I feel nostalgic because Jenna was, and is, a YouTuber before YouTube became a brand. She doesn’t hardcore push her merchandise onto her fans. She’s not begging for you to “like, comment or subscribe” below. She’s not wanting to make a quick buck by going on a tour that allows you thirty seconds to meet her. She is very happy with doing what got her here in the first place, and still being just as weird. I find something about this endearing. This, I think, is what vlogging should be. Before YouTubers wrote books, created brands and realized their personalities could become marketable there was a genuine quirkiness to their videos. Once they realized money could be made off this quirkiness, the weirdness became lost. Taken over by a black hole of self-parody. Somehow, Jenna has never lost this. Perhaps it’s because she’s not truly driven by money. Perhaps she really just loves what she does and doesn’t want to change or feel pressured to be more than she is.

Either way, I wish more YouTubers could be more like her. Jenna represents what I consider to be a well-made YouTuber. She’s still making extremely funny and original videos, like this one:

And aside from some annoying comments about feminism, she’s managed to keep herself out of assholery YouTube territory. I respect that. I like Jenna because she knows what works, and what doesn’t.

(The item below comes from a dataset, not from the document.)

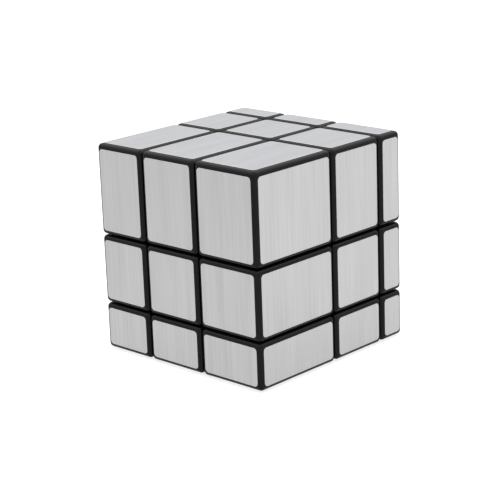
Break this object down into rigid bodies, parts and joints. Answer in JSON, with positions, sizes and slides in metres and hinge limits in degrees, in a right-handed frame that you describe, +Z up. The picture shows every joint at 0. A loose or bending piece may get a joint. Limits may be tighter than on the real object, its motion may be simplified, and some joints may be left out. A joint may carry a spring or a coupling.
{
  "type": "mirror block cube",
  "caption": "Shape-shifting twisty puzzle cube with layers of unequal depth, black plastic blocks and brushed silver film faces; every outer layer turns freely.",
  "frame": {"origin": "middle of the bottom face of the cube's bounding box, on the surface it stands on", "axes": "+Z up, front face towards -Y, right face towards +X"},
  "size_m": [0.057, 0.057, 0.057],
  "materials": {
    "block_plastic": "black injection-moulded ABS, semi-gloss",
    "inner_plastic": "black moulded plastic, satin, hidden inside",
    "core_plastic": "light grey moulded plastic, satin, hidden inside",
    "brushed_film": "thin silver film with a fine brushed grain, satin",
    "steel": "zinc-plated steel screws and washers, spring wire"
  },
  "bodies": {
    "core": {"core_spider": "core_plastic", "tension_hardware": "steel"},
    "centre_right": {"right_centre_base": "inner_plastic", "right_centre_cap": "block_plastic", "right_centre_sticker": "brushed_film"},
    "centre_left": {"left_centre_base": "inner_plastic", "left_centre_cap": "block_plastic", "left_centre_sticker": "brushed_film"},
    "centre_front": {"front_centre_base": "inner_plastic", "front_centre_cap": "block_plastic", "front_centre_sticker": "brushed_film"},
    "centre_back": {"back_centre_base": "inner_plastic", "back_centre_cap": "block_plastic", "back_centre_sticker": "brushed_film"},
    "centre_up": {"up_centre_base": "inner_plastic", "up_centre_cap": "block_plastic", "up_centre_sticker": "brushed_film"},
    "centre_down": {"down_centre_base": "inner_plastic", "down_centre_cap": "block_plastic", "down_centre_sticker": "brushed_film"},
    "edge_front_up": {"front_up_edge": "block_plastic", "front_up_edge_stickers": "brushed_film"},
    "edge_front_down": {"front_down_edge": "block_plastic", "front_down_edge_stickers": "brushed_film"},
    "edge_back_up": {"back_up_edge": "block_plastic", "back_up_edge_stickers": "brushed_film"},
    "edge_back_down": {"back_down_edge": "block_plastic", "back_down_edge_stickers": "brushed_film"},
    "edge_front_left": {"front_left_edge": "block_plastic", "front_left_edge_stickers": "brushed_film"},
    "edge_front_right": {"front_right_edge": "block_plastic", "front_right_edge_stickers": "brushed_film"},
    "edge_back_left": {"back_left_edge": "block_plastic", "back_left_edge_stickers": "brushed_film"},
    "edge_back_right": {"back_right_edge": "block_plastic", "back_right_edge_stickers": "brushed_film"},
    "edge_up_left": {"up_left_edge": "block_plastic", "up_left_edge_stickers": "brushed_film"},
    "edge_up_right": {"up_right_edge": "block_plastic", "up_right_edge_stickers": "brushed_film"},
    "edge_down_left": {"down_left_edge": "block_plastic", "down_left_edge_stickers": "brushed_film"},
    "edge_down_right": {"down_right_edge": "block_plastic", "down_right_edge_stickers": "brushed_film"},
    "corner_front_up_left": {"front_up_left_corner": "block_plastic", "front_up_left_corner_stickers": "brushed_film"},
    "corner_front_up_right": {"front_up_right_corner": "block_plastic", "front_up_right_corner_stickers": "brushed_film"},
    "corner_front_down_left": {"front_down_left_corner": "block_plastic", "front_down_left_corner_stickers": "brushed_film"},
    "corner_front_down_right": {"front_down_right_corner": "block_plastic", "front_down_right_corner_stickers": "brushed_film"},
    "corner_back_up_left": {"back_up_left_corner": "block_plastic", "back_up_left_corner_stickers": "brushed_film"},
    "corner_back_up_right": {"back_up_right_corner": "block_plastic", "back_up_right_corner_stickers": "brushed_film"},
    "corner_back_down_left": {"back_down_left_corner": "block_plastic", "back_down_left_corner_stickers": "brushed_film"},
    "corner_back_down_right": {"back_down_right_corner": "block_plastic", "back_down_right_corner_stickers": "brushed_film"}
  },
  "joints": [
    {"name": "right_turn", "type": "hinge", "parent": "core", "child": "centre_right", "pos_m": [-0.002, 0.01, 0.0225], "axis": [1, 0, 0], "continuous": true},
    {"name": "left_turn", "type": "hinge", "parent": "core", "child": "centre_left", "pos_m": [-0.002, 0.01, 0.0225], "axis": [-1, 0, 0], "continuous": true},
    {"name": "front_turn", "type": "hinge", "parent": "core", "child": "centre_front", "pos_m": [-0.002, 0.01, 0.0225], "axis": [0, -1, 0], "continuous": true},
    {"name": "back_turn", "type": "hinge", "parent": "core", "child": "centre_back", "pos_m": [-0.002, 0.01, 0.0225], "axis": [0, 1, 0], "continuous": true},
    {"name": "up_turn", "type": "hinge", "parent": "core", "child": "centre_up", "pos_m": [-0.002, 0.01, 0.0225], "axis": [0, 0, 1], "continuous": true},
    {"name": "down_turn", "type": "hinge", "parent": "core", "child": "centre_down", "pos_m": [-0.002, 0.01, 0.0225], "axis": [0, 0, -1], "continuous": true},
    {"name": "edge_front_up_with_front", "type": "hinge", "parent": "centre_up", "child": "edge_front_up", "pos_m": [-0.002, 0.01, 0.0225], "axis": [0, -1, 0], "continuous": true},
    {"name": "edge_front_down_with_front", "type": "hinge", "parent": "centre_down", "child": "edge_front_down", "pos_m": [-0.002, 0.01, 0.0225], "axis": [0, -1, 0], "continuous": true},
    {"name": "edge_back_up_with_back", "type": "hinge", "parent": "centre_up", "child": "edge_back_up", "pos_m": [-0.002, 0.01, 0.0225], "axis": [0, 1, 0], "continuous": true},
    {"name": "edge_back_down_with_back", "type": "hinge", "parent": "centre_down", "child": "edge_back_down", "pos_m": [-0.002, 0.01, 0.0225], "axis": [0, 1, 0], "continuous": true},
    {"name": "edge_front_left_with_left", "type": "hinge", "parent": "centre_front", "child": "edge_front_left", "pos_m": [-0.002, 0.01, 0.0225], "axis": [-1, 0, 0], "continuous": true},
    {"name": "edge_front_right_with_right", "type": "hinge", "parent": "centre_front", "child": "edge_front_right", "pos_m": [-0.002, 0.01, 0.0225], "axis": [1, 0, 0], "continuous": true},
    {"name": "edge_back_left_with_left", "type": "hinge", "parent": "centre_back", "child": "edge_back_left", "pos_m": [-0.002, 0.01, 0.0225], "axis": [-1, 0, 0], "continuous": true},
    {"name": "edge_back_right_with_right", "type": "hinge", "parent": "centre_back", "child": "edge_back_right", "pos_m": [-0.002, 0.01, 0.0225], "axis": [1, 0, 0], "continuous": true},
    {"name": "edge_up_left_with_up", "type": "hinge", "parent": "centre_left", "child": "edge_up_left", "pos_m": [-0.002, 0.01, 0.0225], "axis": [0, 0, 1], "continuous": true},
    {"name": "edge_up_right_with_up", "type": "hinge", "parent": "centre_right", "child": "edge_up_right", "pos_m": [-0.002, 0.01, 0.0225], "axis": [0, 0, 1], "continuous": true},
    {"name": "edge_down_left_with_down", "type": "hinge", "parent": "centre_left", "child": "edge_down_left", "pos_m": [-0.002, 0.01, 0.0225], "axis": [0, 0, -1], "continuous": true},
    {"name": "edge_down_right_with_down", "type": "hinge", "parent": "centre_right", "child": "edge_down_right", "pos_m": [-0.002, 0.01, 0.0225], "axis": [0, 0, -1], "continuous": true},
    {"name": "corner_front_up_left_with_left", "type": "hinge", "parent": "edge_front_up", "child": "corner_front_up_left", "pos_m": [-0.002, 0.01, 0.0225], "axis": [-1, 0, 0], "continuous": true},
    {"name": "corner_front_up_right_with_right", "type": "hinge", "parent": "edge_front_up", "child": "corner_front_up_right", "pos_m": [-0.002, 0.01, 0.0225], "axis": [1, 0, 0], "continuous": true},
    {"name": "corner_front_down_left_with_left", "type": "hinge", "parent": "edge_front_down", "child": "corner_front_down_left", "pos_m": [-0.002, 0.01, 0.0225], "axis": [-1, 0, 0], "continuous": true},
    {"name": "corner_front_down_right_with_right", "type": "hinge", "parent": "edge_front_down", "child": "corner_front_down_right", "pos_m": [-0.002, 0.01, 0.0225], "axis": [1, 0, 0], "continuous": true},
    {"name": "corner_back_up_left_with_left", "type": "hinge", "parent": "edge_back_up", "child": "corner_back_up_left", "pos_m": [-0.002, 0.01, 0.0225], "axis": [-1, 0, 0], "continuous": true},
    {"name": "corner_back_up_right_with_right", "type": "hinge", "parent": "edge_back_up", "child": "corner_back_up_right", "pos_m": [-0.002, 0.01, 0.0225], "axis": [1, 0, 0], "continuous": true},
    {"name": "corner_back_down_left_with_left", "type": "hinge", "parent": "edge_back_down", "child": "corner_back_down_left", "pos_m": [-0.002, 0.01, 0.0225], "axis": [-1, 0, 0], "continuous": true},
    {"name": "corner_back_down_right_with_right", "type": "hinge", "parent": "edge_back_down", "child": "corner_back_down_right", "pos_m": [-0.002, 0.01, 0.0225], "axis": [1, 0, 0], "continuous": true}
  ],
  "couplings": [
    {"joint": "edge_front_up_with_front", "follows": "front_turn", "ratio": 1},
    {"joint": "edge_front_down_with_front", "follows": "front_turn", "ratio": 1},
    {"joint": "edge_back_up_with_back", "follows": "back_turn", "ratio": 1},
    {"joint": "edge_back_down_with_back", "follows": "back_turn", "ratio": 1},
    {"joint": "edge_front_left_with_left", "follows": "left_turn", "ratio": 1},
    {"joint": "edge_front_right_with_right", "follows": "right_turn", "ratio": 1},
    {"joint": "edge_back_left_with_left", "follows": "left_turn", "ratio": 1},
    {"joint": "edge_back_right_with_right", "follows": "right_turn", "ratio": 1},
    {"joint": "edge_up_left_with_up", "follows": "up_turn", "ratio": 1},
    {"joint": "edge_up_right_with_up", "follows": "up_turn", "ratio": 1},
    {"joint": "edge_down_left_with_down", "follows": "down_turn", "ratio": 1},
    {"joint": "edge_down_right_with_down", "follows": "down_turn", "ratio": 1},
    {"joint": "corner_front_up_left_with_left", "follows": "left_turn", "ratio": 1},
    {"joint": "corner_front_up_right_with_right", "follows": "right_turn", "ratio": 1},
    {"joint": "corner_front_down_left_with_left", "follows": "left_turn", "ratio": 1},
    {"joint": "corner_front_down_right_with_right", "follows": "right_turn", "ratio": 1},
    {"joint": "corner_back_up_left_with_left", "follows": "left_turn", "ratio": 1},
    {"joint": "corner_back_up_right_with_right", "follows": "right_turn", "ratio": 1},
    {"joint": "corner_back_down_left_with_left", "follows": "left_turn", "ratio": 1},
    {"joint": "corner_back_down_right_with_right", "follows": "right_turn", "ratio": 1}
  ]
}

She has understand how to grow as her audience has grown and she has taken on a brand of comedy that can carry with her as she becomes older. It may not be for me, or for you, but it certainly appeals to some viewers (14 million of them, to be exact). On her website, Jenna describes herself as a “Comedian. YouTube entertainer. Mother oft two dogs. Majestic internet creature….And unicorn.” Perhaps I miss more YouTubers like Jenna because they embraced how odd and quirky they are. Many of our biggest YouTubers were like this, too, until time and money changed them. When YouTube began it was a place for nerdy, slightly antisocial teens and twentysomethings to connect over a camera. It wasn’t about getting views or looking pretty. It was about a connection. It certainly wasn’t about looking perfect or fearing that you aren’t a good role model. It was about being real.

I miss this.

Perhaps Hank Green nailed it best when he lashed out at Good Morning America for their catty segment on Jenna. “First, comedy doesn’t have to be about something,” Hank said in a video take-down of the segment. “But more importantly, Jenna’s videos aren’t about nothing, they’re about culture and sexism and growing up. Hiding in amongst all that “nothing” are often poignant insights…. [GMA] completely misunderstands one one of the most influential and intelligent creators of media in America.”

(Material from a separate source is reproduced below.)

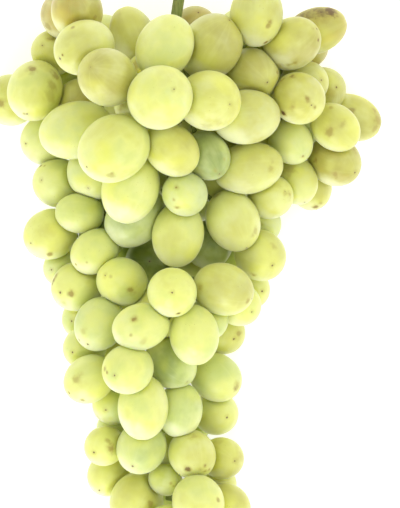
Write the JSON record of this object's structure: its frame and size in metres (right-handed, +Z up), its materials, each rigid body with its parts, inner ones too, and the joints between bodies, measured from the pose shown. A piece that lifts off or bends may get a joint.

I respect people like Jenna, Charlie, Glozell and Kingsley for still being true to themselves. I would love to see more YouTubers who are like them gain success. But as YouTube gains more prominence and respect (much needed, too), the genuine and authentic personalities will continue to fade from the limelight. How many times are we going to see basic white boys gain five million followers while women, people of color and the LGBTQ’s continue to struggle for views?

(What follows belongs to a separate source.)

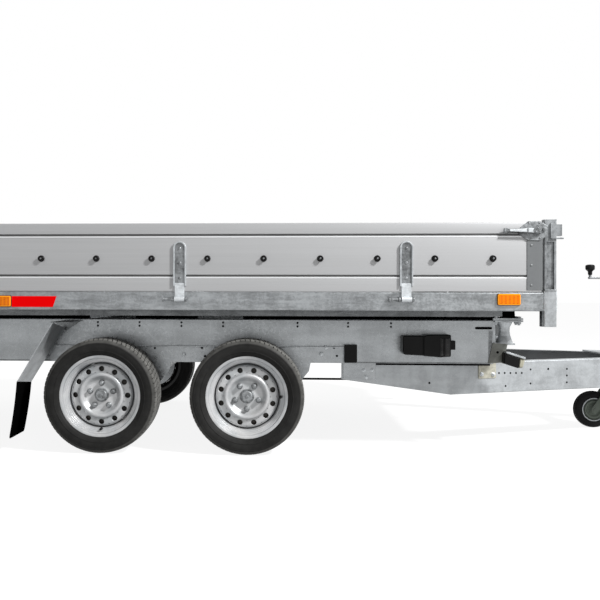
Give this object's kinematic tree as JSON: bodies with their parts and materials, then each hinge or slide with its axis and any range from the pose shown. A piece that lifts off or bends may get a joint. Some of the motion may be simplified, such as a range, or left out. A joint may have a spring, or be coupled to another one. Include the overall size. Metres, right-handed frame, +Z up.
{
  "type": "tandem-axle tipper trailer",
  "caption": "Two-axle car trailer with a rear-tipping drop-side aluminium bed, telescopic cylinder, V-shaped drawbar, ball coupling and jockey wheel.",
  "frame": {"origin": "on the floor, midway along and across the trailer as it parks on its jockey wheel", "axes": "+X forward to the coupling, +Y to the trailer left, +Z up"},
  "size_m": [4.7162, 1.86, 1.057],
  "materials": {
    "galvanised_steel": "satin",
    "drawbar_steel": "satin",
    "aluminium": "satin",
    "silver_paint": "satin",
    "black_plastic": "matte",
    "rubber": "matte",
    "tyre": "matte",
    "amber_lens": "gloss",
    "red_lens": "gloss",
    "chromed_steel": "polished",
    "cast_iron": "matte",
    "floor_plate": "matte"
  },
  "bodies": {
    "chassis": {"chassis_rail_left": "galvanised_steel", "chassis_rail_right": "galvanised_steel", "chassis_crossmembers": "galvanised_steel", "tube_caps": "black_plastic", "axle_rails": "galvanised_steel", "drawbar_beam_left": "drawbar_steel", "drawbar_beam_right": "drawbar_steel", "drawbar_ties": "drawbar_steel", "overrun_device": "cast_iron", "shaft_gaiter": "rubber", "coupling_head": "drawbar_steel", "handbrake": "black_plastic", "mudflap_brackets": "galvanised_steel", "mudflaps": "rubber", "bed_rests": "galvanised_steel", "bed_buffers": "rubber", "marker_lamps": "black_plastic", "wheel_chock": "black_plastic", "light_bar": "galvanised_steel", "tail_lamps": "red_lens", "tip_hinge_brackets": "galvanised_steel", "cylinder_cradle": "galvanised_steel", "axle_front": "galvanised_steel", "axle_rear": "galvanised_steel", "jockey_tube": "galvanised_steel", "jockey_crank": "black_plastic"},
    "bed": {"bed_floor": "floor_plate", "bed_side_rail_left": "galvanised_steel", "bed_side_rail_right": "galvanised_steel", "bed_end_rails": "galvanised_steel", "bed_crossmembers": "galvanised_steel", "bed_subframe_rails": "galvanised_steel", "corner_posts": "galvanised_steel", "headboard": "aluminium", "hinge_pins": "galvanised_steel", "side_lamps": "amber_lens", "tip_hinge_lugs": "galvanised_steel", "cylinder_bracket": "galvanised_steel"},
    "side_board_left": {"side_board_left": "aluminium", "side_fittings_left": "galvanised_steel"},
    "side_board_right": {"side_board_right": "aluminium", "side_fittings_right": "galvanised_steel"},
    "tailboard": {"tailboard": "aluminium", "tailboard_fittings": "galvanised_steel"},
    "cylinder": {"cylinder_barrel": "cast_iron"},
    "jockey_leg": {"jockey_leg": "galvanised_steel"},
    "jockey_fork": {"jockey_fork": "galvanised_steel"},
    "jockey_wheel": {"jockey_wheel": "rubber"},
    "stage_1": {"cylinder_stage_1": "chromed_steel"},
    "stage_2": {"cylinder_stage_2": "chromed_steel"},
    "stage_3": {"cylinder_stage_3": "chromed_steel"},
    "stage_4": {"cylinder_stage_4": "chromed_steel"},
    "wheel_front_left": {"tyre_front_left": "tyre", "rim_front_left": "silver_paint"},
    "wheel_front_right": {"tyre_front_right": "tyre", "rim_front_right": "silver_paint"},
    "wheel_rear_left": {"tyre_rear_left": "tyre", "rim_rear_left": "silver_paint"},
    "wheel_rear_right": {"tyre_rear_right": "tyre", "rim_rear_right": "silver_paint"}
  },
  "joints": [
    {"name": "bed_tip", "type": "hinge", "parent": "chassis", "child": "bed", "pos_m": [-2.2115, 0, 0.628], "axis": [0, -1, 0], "range_deg": [0, 45]},
    {"name": "side_board_left_fold", "type": "hinge", "parent": "bed", "child": "side_board_left", "pos_m": [-0.7215, 0.918, 0.707], "axis": [1, 0, 0], "range_deg": [-180, 0]},
    {"name": "side_board_right_fold", "type": "hinge", "parent": "bed", "child": "side_board_right", "pos_m": [-0.7215, -0.918, 0.707], "axis": [-1, 0, 0], "range_deg": [-180, 0]},
    {"name": "tailboard_fold", "type": "hinge", "parent": "bed", "child": "tailboard", "pos_m": [-2.3465, 0, 0.707], "axis": [0, 1, 0], "range_deg": [-180, 0]},
    {"name": "cylinder_swing", "type": "hinge", "parent": "chassis", "child": "cylinder", "pos_m": [-1.1295, 0, 0.43], "axis": [0, -1, 0], "range_deg": [0, 22.73]},
    {"name": "stage_1_slide", "type": "slide", "parent": "cylinder", "child": "stage_1", "axis": [0.0968, 0, 0.9953], "range_m": [0, 0.2092]},
    {"name": "stage_2_slide", "type": "slide", "parent": "stage_1", "child": "stage_2", "axis": [0.0968, 0, 0.9953], "range_m": [0, 0.2092]},
    {"name": "stage_3_slide", "type": "slide", "parent": "stage_2", "child": "stage_3", "axis": [0.0968, 0, 0.9953], "range_m": [0, 0.2092]},
    {"name": "stage_4_slide", "type": "slide", "parent": "stage_3", "child": "stage_4", "axis": [0.0968, 0, 0.9953], "range_m": [0, 0.2092]},
    {"name": "jockey_slide", "type": "slide", "parent": "chassis", "child": "jockey_leg", "axis": [0, 0, 1], "range_m": [-0.06, 0.12]},
    {"name": "jockey_swivel", "type": "hinge", "parent": "jockey_leg", "child": "jockey_fork", "pos_m": [1.5885, 0, 0.21], "axis": [0, 0, 1], "range_deg": [-180, 180]},
    {"name": "jockey_wheel_spin", "type": "hinge", "parent": "jockey_fork", "child": "jockey_wheel", "pos_m": [1.4885, 0, 0.1], "axis": [0, 1, 0], "continuous": true},
    {"name": "wheel_front_left_spin", "type": "hinge", "parent": "chassis", "child": "wheel_front_left", "pos_m": [-0.3865, 0.7725, 0.2625], "axis": [0, 1, 0], "continuous": true},
    {"name": "wheel_front_right_spin", "type": "hinge", "parent": "chassis", "child": "wheel_front_right", "pos_m": [-0.3865, -0.7725, 0.2625], "axis": [0, 1, 0], "continuous": true},
    {"name": "wheel_rear_left_spin", "type": "hinge", "parent": "chassis", "child": "wheel_rear_left", "pos_m": [-1.0565, 0.7725, 0.2625], "axis": [0, 1, 0], "continuous": true},
    {"name": "wheel_rear_right_spin", "type": "hinge", "parent": "chassis", "child": "wheel_rear_right", "pos_m": [-1.0565, -0.7725, 0.2625], "axis": [0, 1, 0], "continuous": true}
  ],
  "couplings": [
    {"joint": "cylinder_swing", "follows": "bed_tip", "ratio": 0.5007},
    {"joint": "stage_1_slide", "follows": "bed_tip", "m_per_rad": 0.26503},
    {"joint": "stage_2_slide", "follows": "bed_tip", "m_per_rad": 0.26503},
    {"joint": "stage_3_slide", "follows": "bed_tip", "m_per_rad": 0.26503},
    {"joint": "stage_4_slide", "follows": "bed_tip", "m_per_rad": 0.26503}
  ]
}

I know Jenna is just as popular as ever, but I wish I heard more about her. Perhaps this is partly my fault. I am part of the problem. As a member of the media, I don’t write about these YouTubers nearly as much as I should. I don’t black out the ones I should. But I do wish there was more attention surrounding her and the ones who began. Without them, we wouldn’t be where we are now in the age of the Internet. Before Nash Grier broke the internet for being an asshole, Jenna Marbles broke the internet for calling out “an idiot with a ponytale” for saying the Olympics was stripping women of their femininity. I still love her for this. I still wish more women who called men out for reasons like this received as much attention as she did.

Jenna’s not unproblematic (a word I truly loathe). She’s not without her faults. But that’s exactly why I like her. She’s not worried about coming across as perfect or well-liked. She’s just herself. Jenna carries on a spirit I’d like to see more of in the Internet mainstream. But a part of me wonders if that is in the past. Have we evolved so far in YouTube culture that it can only be something for teenagers? Can white, pretty teenage boys only be the ones who find global success on YouTube?

I’d like to think not, which is exactly why we need more Jenna’s on YouTube. (And Mamrie’s, and Grace’s, and Glozell’s….) I still fully embrace all aspects of YouTube becoming mainstream, and more “normal” people becoming successful off of their own creative work. But I would like to see a return of vloggers and comedians on YouTube who are as popular as Jenna is. I’d like to see more writing and attention given to actual trailblazers on YouTube.

In fifty years, when culture watchers critically look at YouTube and the culture it inspired, I would like to think we’ll have more bad-ass women like Jenna who came along to prove YouTube isn’t just for teenagers.